Happiness
Ski-Mountaineering and Self-Knowledge
Can high-altitude exploits boost happiness?
Posted November 12, 2019
Based in Revelstoke, British Columbia, ski-mountaineer Greg Hill has completed many first descents but is best known for climbing and skiing 2 million vertical feet (609km/378 miles) in 2010. This feat required him to ascend (and then descend) 71 mountains in North and South America in one calendar year – and he did about half of them solo. The following year, Men’s Fitness magazine not surprisingly named Hill one of the ‘Top 25 Fittest Guys in the World’. He has summited and skied over 220 mountains all over the globe, including in Scandinavia, the Alps, Nepal, and Pakistan.
For Hill, the mountains represent a bottomless source of energy and happiness. When I spoke to him he pointed out a history of depression among the men in his family but said he has avoided that illness. ‘In my family, there are some “dark passengers” but I don’t feel I have that, and maybe it’s because I’ve spent so much time working on myself in the mountains. The mountains have given me time to work on getting rid of all the clutter that makes you focus on things that don’t matter. I believe being out there helps you figure out how to be happy.’
Studies are backing up Hill’s belief. In the form of participatory education programs, mountain-based adventure may boost well-being, mindfulness, and self-efficacy in youth—and relieve mental stress and time pressure.

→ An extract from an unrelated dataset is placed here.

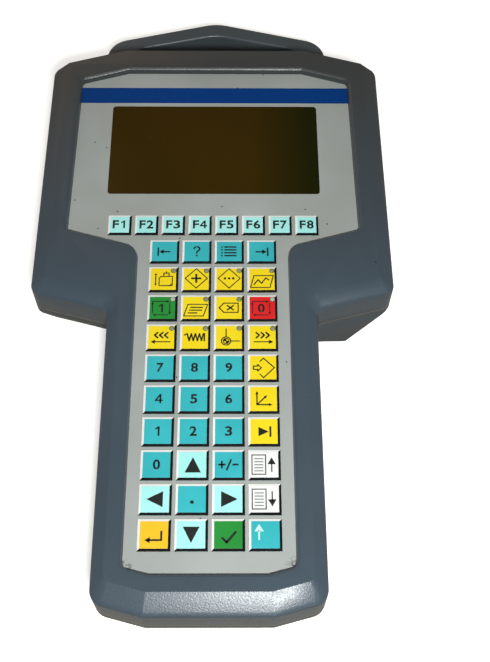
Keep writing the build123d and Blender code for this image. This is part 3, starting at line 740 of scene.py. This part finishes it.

Hill is the first North American to climb and ski Mont Blanc in a day (11 hours) and has pioneered many British Columbian traverses, including the Monashee Range (in southeastern British Columbia, stretching into Washington State) over a period of three weeks, at an incredible one-peak-per-day pace. In the midst of his sky-touching heroics, sustained by off-the-charts endurance, Hill is still able to make unexpected discoveries about himself.
'Eventually, you’re so tired that you don’t care if people like you, and you don’t care what you’re wearing...'
‘To know my limits is to know who I am,’ he said. ‘When I’m into a 20-hour day I can start to peel back my layers of worry: you peel back this layer and that layer and eventually, you’re so tired that you don’t care if people like you, and you don’t care what you’re wearing … The idea is to figure out how to peel all those layers back right to your core person and make sure he’s happy and centered. And then the layers can go back on and they won’t matter as much because the core is good.
‘A lot of our issues come from the clutter we’re taught to lay on, every day. And we have to just muddle our way through it. And that makes us unhappy because we haven’t got that inner core of happiness to help us deal with all the outer layers. If you take away someone’s phone and take them out to where nothing matters but where they are, and what’s happening around them, it simplifies everything. It gives people that time to just stop and think.’
Self-Reliance
I asked Hill how he manages risk when ski-mountaineering. ‘Often I’m out touring with people and I see that they aren’t observant of all the hazards around us. There’s always about 20 percent of my brain that’s focused on the hazards and evaluating them constantly.
And because I know that 20 percent is focusing on that, I can free up the other 80 percent to enjoy and to understand how lucky I am to be there.’ To illustrate how crucial it is to be always managing risk, Hill described ski-mountaineering a peak in Nepal with a less-than-cohesive group.
‘They were all about ego and conquering the peak and I was about working with the mountain. I was the only guy with a shovel and a beacon… but I learned something because I saw how important it is to have partners with the same risk tolerance and the same thought-patterns.
The confidence that comes with self-reliance is key: once you develop the skills and you know your team is strong, you can… almost do whatever you want. The rules of the mountains make a lot of sense to me. They’re natural, not man-made, concocted rules. And obviously I love to watch the sun glint off the snow or the wind blow through the trees – I don’t consider myself a spiritual person but mountains bring me peace and raw beauty. In my successes, my failures and all my challenges, I’ve developed inner confidence that eventually echoes into everything else I do. I want to try to teach that to my kids, give them that confidence.’